17 nov 2010

Boris Pahor ,Necropoli

Quando si parla di Shoa nello specifico di libri viene subito di dire "Se questo è un uomo" di Primo Levi,giustamente...però ci sono altri capolavori meno conosciuti ma altrettanto interessanti,uno di questi è "Necropoli" di Boris Pahor un'opera autobiografica sulla sua prigionia nel campo di concentramento nazista di Natzweiler-Struthof in Germania...Ho letto questo libro da poco,da segnalare come dice lo stesso Boris da Fazio "Che tempo che  fa"(vedi sotto) era stato pubblicato in sloveno nel 1967 e poi proposto al pubblico italiano dopo le traduzioni in francese, inglese, tedesco, spagnolo, catalano, finlandese, serbo-croato in Italia soltando nel 2007,ricevendo nel 2008  il "Premio Resistenza"...
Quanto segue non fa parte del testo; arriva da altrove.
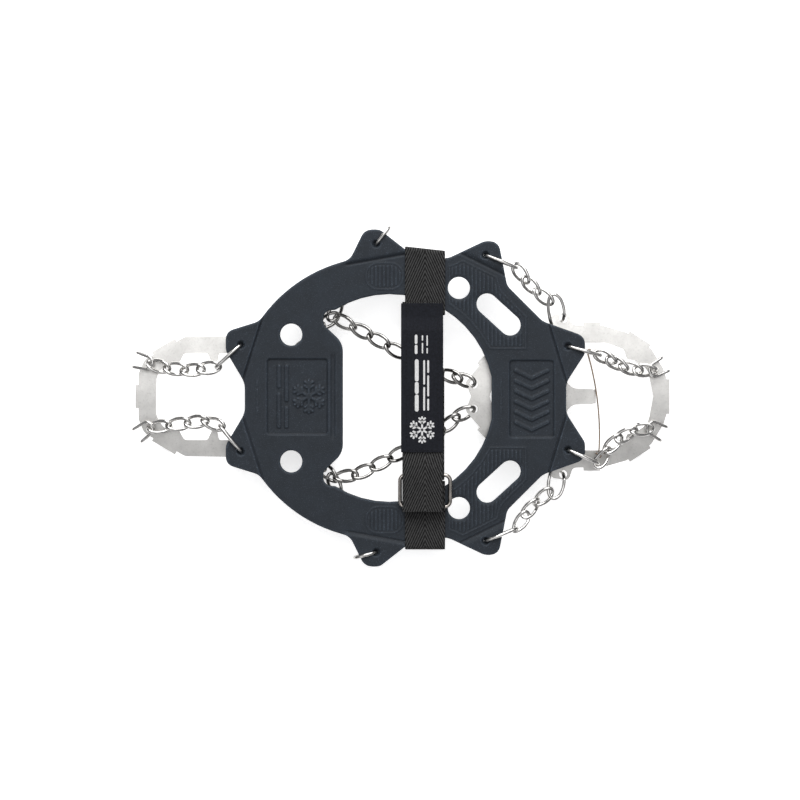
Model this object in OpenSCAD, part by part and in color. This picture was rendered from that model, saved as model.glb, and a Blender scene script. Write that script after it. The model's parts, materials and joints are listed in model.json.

Necropoli non è, a differenza di altri libri sul medesimo tema, la sola cronaca dell’internamento in un lager del suo protagonista perchè lo stesso Boris Pahor  rende a 360° quel dramma immane,dalla conferma delle cose note ad altri aspetti,particolari ed eventi che la gente nemmeno si immagina.I rapporti tra i prigionieri all'interno dei campi,l'alternarsi di un tutto sommato giustificato egoismo da parte di alcuni in queste condizioni inumane a momenti rari ma significativi di solidarietà e poi il dramma del dopo, il dramma del rientro nella normalità, il dramma del rimorso ed anche il dramma di verificare la superficialità con la quale la gente, pur con tutte la buona volontà, visita questi luoghi. La definirei una vera e propria enciclopedia di questo periodo vergognoso ed atroce della nostra storia recente, scritta con grande lucidità e quindi con una fatica immane da parte di chi deve ricordare e quindi tornare col pensiero a quella parte della propria vita dolorosa e tremenda. Un libro che dunque dovrebbe essere letto da ogni  italiano perché al di là del 27 gennaio giorno della memoria,ogni giorno può e deve essere dedicato alla memoria!!!



Trama:
Un signore di mezza età che, in una domenica di luglio della metà degli anni ’60, viaggia a bordo della sua 600 sui tornanti di una strada nei Vosgi, incolonnato con una quantità di altre vetture di turisti. Non si può immaginare un incipit più quietamente piccolo-borghese per questo Necropoli, ma poche righe dopo quel signore, uno sloveno triestino minuto e dall’aria distinta "Boris Pahor",entra assieme a un gruppo di turisti più o meno consapevoli in quello che era stato il lager nazista di Natzweiler-Struthof. Tenendosi appartato dalla comitiva accompagnata dalla guida, il signore percorre da solo l’itinerario che conosce bene, scendendo dall’ingresso collocato in alto sul pendio, attraverso i terrazzamenti digradanti che conducono in basso, al margine inferiore del campo, dove oltre il filo spinato si vede un folto bosco. Qui, nel fondo, due baracche, una delle quali ospitava la prigione (la prigione? Cos’era allora il resto?), l’altra il forno nel quale gli scheletrici resti di quanti non ce l’avevano fatta trovavano alfine una pace di cenere.Pahor ci fa da guida in questa geografia dell’orrore, a rievocare l’esplicita metafora che essa rappresenta, un’autentica rivisitazione in termini crudamente realistici dell’inferno dantesco nella quale i terrazzamenti hanno il posto dei gironi, i deportati quello dei dannati, i secondini quello dei demoni, il forno la collocazione di Lucifero, nelle cui fauci anziché i traditori dei benefattori vengono divorati i resti di ciò che erano state le povere carni martoriate e innocenti, divenute alfine le ossa umiliate, come le definisce ora una pietosa iscrizione.La rievocazione che Pahor compi, avviene con l’intermittente presenza del gruppo di turisti dal quale egli cerca di stare appartato, a sottolineare la diversità, quasi un occulto vizio originario, tra chi è stato in quei luoghi in compagnia della morte onnipresente e incombente e gli altri, quelli che vivono la loro normalità senza l’insostenibile soma dei ricordi atroci  del reduce.